On ne peut pas parler de « génocide ». Il n’y a pas de politique d’extermination des Ouïghours. Après, pour « génocide culturel », il existe un vraie politique de sinisation au Xinjiang, ça personne ne peut le nier.
Rémi Castets
En réalité, dans les années 1980 les tensions avaient diminué entre le gouvernement central et les élites ouïghoures car elles avaient l’impression de pouvoir participer à la politique des réformes et d’ouverture dans la région, c’est-à-dire de participer à la modernisation de la région. Et puis il y a eu le mouvement de la place Tienanmen en 1989 et le retour en force des conservateurs qui ont mis le centralisme démocratique au centre du jeu politique.

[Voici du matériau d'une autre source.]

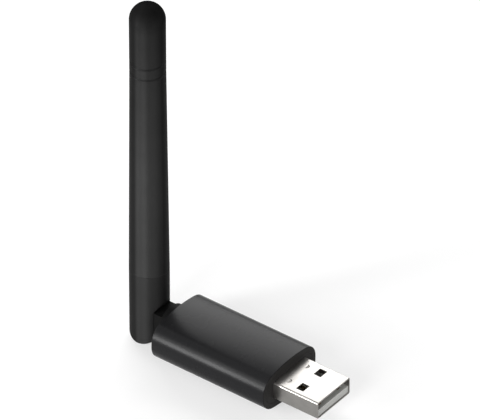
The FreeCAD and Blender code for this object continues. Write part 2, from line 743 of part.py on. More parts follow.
def heel_outline(y):
    """Side view of the barrel's envelope: a half circle about the fold axis under a rectangle."""
    top = BASE_TOP + OVER
    points = [vec(FOLD_X + HEEL_R, y, 0), vec(FOLD_X + HEEL_R, y, top), vec(FOLD_X - HEEL_R, y, top),
              vec(FOLD_X - HEEL_R, y, 0)]
    arc = Part.Arc(points[-1], vec(FOLD_X, y, -HEEL_R), points[0]).toShape()
    return Part.Face(Part.Wire(Part.makePolygon(points).Edges + [arc]))


def antenna_base():
    """Lower barrel: heel rounded about the fold axis, slot for the tongue, neck for the radome."""
    barrel = bar_z(BARREL_R, -HEEL_R - OVER, BASE_TOP, FOLD_X)
    base = barrel.common(heel_outline(-HEEL_R).extrude(vec(0, 2 * HEEL_R, 0)))
    base = base.makeFillet(HEEL_EDGE_R, edges_on(base, lambda p: p.z < -HEEL_R / 4))
    base = base.makeChamfer(SEAM_GROOVE, edges_on(base, lambda p: abs(p.z - BASE_TOP) < SAME))
    neck = bar_z(NECK_R, BASE_TOP - OVER, NECK_TOP, FOLD_X)
    neck = neck.makeChamfer(NECK_CHAMFER, edges_on(neck, lambda p: abs(p.z - NECK_TOP) < SAME))
    edge = FOLD_X + BARREL_R
    deep = edge - RELIEF_DEPTH
    low = SLOT_R - NIP
    high = SLOT_R + RELIEF_RISE
    relief = slab_y([(deep, low), (deep, SLOT_R), (edge, high), (edge + OVER, high), (edge + OVER, low)],
                    -HEEL_R, HEEL_R)
    sockets = bar_y(SOCKET_R, -SOCKET_END, SOCKET_END, FOLD_X)
    bore = bar_z(LEAD_BORE_R, SLOT_R - OVER, NECK_TOP + OVER, FOLD_X)
    seat = bar_z(SLEEVE_R + SLEEVE_FIT, NECK_TOP - SLEEVE_SEAT, NECK_TOP + OVER, FOLD_X)
    base = base.fuse(neck)
    for cutter in (tongue_slot(), relief, sockets, bore, seat):
        base = base.cut(cutter)
    return base


def ring_groove(z):
    """Shallow ring cut round the radome at z."""
    half = RING_GROOVE_W / 2
    inner = RADOME_TIP_R - RING_GROOVE_D
    return turned_z([(inner, z - half / 2), (RADOME_TIP_R + OVER, z - half), (RADOME_TIP_R + OVER, z + half),
                     (inner, z + half / 2)], FOLD_X)


def antenna_radome():
    """Closed tapered tube with a domed tip."""
    def at(r, z):
        return vec(FOLD_X + r, 0, z)

    def on_dome(radius):
        return at(radius * math.sqrt(0.5), DOME_Z + radius * math.sqrt(0.5))

    mouth_r = NECK_R + NECK_FIT
    seat = NECK_TOP + NECK_END_GAP
    outside = [
        at(mouth_r, BASE_TOP), at(BARREL_R - SEAM_GROOVE, BASE_TOP), at(BARREL_R, BASE_TOP + SEAM_GROOVE),
        at(RADOME_TIP_R, TAPER_END), at(RADOME_TIP_R, DOME_Z),
    ]
    inside = [
        at(0, DOME_Z + RADOME_BORE_R), at(RADOME_BORE_R, DOME_Z), at(RADOME_BORE_R, seat),
        at(mouth_r, seat), at(mouth_r, BASE_TOP),
    ]
    dome = Part.Arc(outside[-1], on_dome(RADOME_TIP_R), at(0, RADOME_TOP))
    roof = Part.Arc(inside[0], on_dome(RADOME_BORE_R), inside[1])
    edges = Part.makePolygon(outside).Edges + [dome.toShape()]
    edges += [Part.LineSegment(at(0, RADOME_TOP), inside[0]).toShape(), roof.toShape()]
    edges += Part.makePolygon(inside[1:]).Edges
    tube = Part.Face(Part.Wire(edges)).revolve(at(0, 0), vec(0, 0, 1), 360)
    return tube.cut([ring_groove(TAPER_END + step) for step in RING_GROOVES])


def dipole_sleeve():
    """Tube round the lead, closed on to it at its top."""
    low = NECK_TOP - SLEEVE_SEAT
    hole = COAX_R + COAX_GAP
    return turned_z([
        (SLEEVE_R - SLEEVE_T, low), (SLEEVE_R, low), (SLEEVE_R, SLEEVE_TOP), (hole, SLEEVE_TOP),
        (hole, SLEEVE_TOP - SLEEVE_T), (SLEEVE_R - SLEEVE_T, SLEEVE_TOP - SLEEVE_T),
    ], FOLD_X)


def antenna_whip():
    return bar_z(WHIP_R, SLEEVE_TOP, SLEEVE_TOP + WHIP_LEN, FOLD_X)


def whip_spacer():
    """Disc that centres the whip's top in the radome."""
    z = SLEEVE_TOP + WHIP_LEN - SPACER_FROM_TIP
    hole = WHIP_R + SPACER_HOLE_GAP
    rim = RADOME_BORE_R - SPACER_FIT
    return turned_z([
        (hole, z), (SPACER_HUB_R, z), (SPACER_HUB_R, z + SPACER_HUB_LEN - SPACER_T),
        (rim, z + SPACER_HUB_LEN - SPACER_T), (rim, z + SPACER_HUB_LEN), (hole, z + SPACER_HUB_LEN),
    ], FOLD_X)


def nodes():
    made = {
        "housing_sleeve": housing_sleeve(),
        "front_cap": front_cap(),
        "usb_shell": usb_shell(),
        "usb_insulator": usb_insulator(),
        "circuit_board": circuit_board(),
        "bridge_chip": bridge_chip(),
        "voltage_regulator": voltage_regulator(),
        "radio_chip": radio_chip(),
        "radio_crystal": radio_crystal(),
        "shield_can": shield_can(),
        "chip_capacitors": chip_row(CAPACITOR, FRONT_CAPACITORS, REAR_CAPACITORS),
        "chip_resistors": chip_row(RESISTOR, FRONT_RESISTORS, REAR_RESISTORS),
        "coax_socket": coax_socket(),
        "coax_plug": coax_plug(),
        "coax_lead": coax_lead(),
        "antenna_lead": on_swivel(antenna_lead()),
        "swivel_collar": on_swivel(swivel_collar()),
        "spring_washer": on_swivel(spring_washer()),
        "retaining_clip": on_swivel(retaining_clip()),
        "antenna_base": on_swivel(antenna_base()),
        "antenna_radome": on_swivel(antenna_radome()),
        "dipole_sleeve": on_swivel(dipole_sleeve()),
        "antenna_whip": on_swivel(antenna_whip()),
        "whip_spacer": on_swivel(whip_spacer()),
    }
    for name, (y, back) in CONTACTS.items():
        made[name] = usb_contact(y, back)
    return made


def main():
    os.makedirs("parts", exist_ok=True)
    for name, shape in nodes().items():
        shape.exportStep("parts/" + name + ".step")
        facts = (name, len(shape.Solids), shape.Volume, shape.isValid())
        print("%-24s solids %d  volume %9.3f mm3  valid %s" % facts)


main()
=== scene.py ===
"""Looks for a USB radio stick with a folding antenna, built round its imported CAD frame."""

import math

import bmesh
import bpy
from bpy.props import FloatProperty, FloatVectorProperty, IntProperty, PointerProperty
from mathutils import Matrix, Vector


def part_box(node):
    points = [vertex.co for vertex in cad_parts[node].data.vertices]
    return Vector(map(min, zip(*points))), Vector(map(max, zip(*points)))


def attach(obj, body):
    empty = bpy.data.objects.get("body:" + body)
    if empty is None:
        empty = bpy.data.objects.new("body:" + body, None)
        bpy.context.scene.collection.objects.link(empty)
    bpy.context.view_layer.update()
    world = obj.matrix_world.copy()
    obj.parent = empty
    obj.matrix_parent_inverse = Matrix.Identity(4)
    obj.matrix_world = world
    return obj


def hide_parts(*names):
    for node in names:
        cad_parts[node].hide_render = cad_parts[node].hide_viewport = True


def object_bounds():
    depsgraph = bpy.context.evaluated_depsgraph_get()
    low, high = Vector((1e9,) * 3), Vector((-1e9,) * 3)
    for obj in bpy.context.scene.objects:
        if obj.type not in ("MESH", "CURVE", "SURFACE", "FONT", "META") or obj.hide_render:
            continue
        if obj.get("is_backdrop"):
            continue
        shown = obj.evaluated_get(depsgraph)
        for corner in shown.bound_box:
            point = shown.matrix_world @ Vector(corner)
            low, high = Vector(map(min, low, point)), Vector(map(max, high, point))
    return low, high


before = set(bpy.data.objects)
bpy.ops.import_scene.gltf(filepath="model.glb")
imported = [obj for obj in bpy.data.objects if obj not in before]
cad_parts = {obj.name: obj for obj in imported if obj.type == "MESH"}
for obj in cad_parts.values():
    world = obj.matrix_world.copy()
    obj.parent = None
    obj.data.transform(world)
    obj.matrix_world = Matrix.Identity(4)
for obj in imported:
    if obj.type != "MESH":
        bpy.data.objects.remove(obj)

bl_info = {
    "name": "USB radio stick",
    "version": (1, 0, 0),
    "blender": (4, 5, 0),
    "location": "3D View > Sidebar > Radio stick",
    "description": "Builds the housing, plug, folding antenna and studio of a USB radio stick",
    "category": "Object",
}

MM = 0.001

# Camera that took the photograph, worked out from the plug, the housing and the antenna
CAMERA_AZIMUTH = 0.652557
CAMERA_ELEVATION = 0.646721
CAMERA_DISTANCE = 1.96962
CAMERA_FOCUS_PX = 8863.55
CAMERA_SIDE = 0.0207867
CAMERA_LIFT = -0.0418433
CAMERA_TARGET_X = 0.01225
IMAGE_WIDTH_PX = 480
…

Ce qui veut dire que seul le parti à la légitimité de décider de l’avenir des Chinois et de ces Turcophones et Ouïghours au Xinjiang. C’est à partir de là que le contrat s’est à nouveau rompu avec les élites ouïghoures.
Ilham Tohti lors d'une interview chez lui à Pékin en Chine, le 4 février 2013. Considéré comme un dissident, il a été condamné à perpétuité en septembre 2014 pour "séparatisme"
Ce que voudraient ces élites, des gens comme Ilham Tohti [NDLR : qui a reçu le prix Sakharov par le Parlement européen le 24 octobre 2019] condamné à la prison à vie en 2014, des intellectuels ouïghours qui ont été internés dans des camps ou même l’ancien président du Xinjiang qui a été condamné à mort, ces gens-là voulaient sans doute un dialogue avec le gouvernement central sur l’avenir du Xinjiang et une politique moins sinisatrice qu’elle ne l’est aujourd’hui. Et peut-être aussi une participation des élites ouïghoures ou des autres minorités nationales un peu moins contrainte, un peu moins surveillée par le pouvoir central.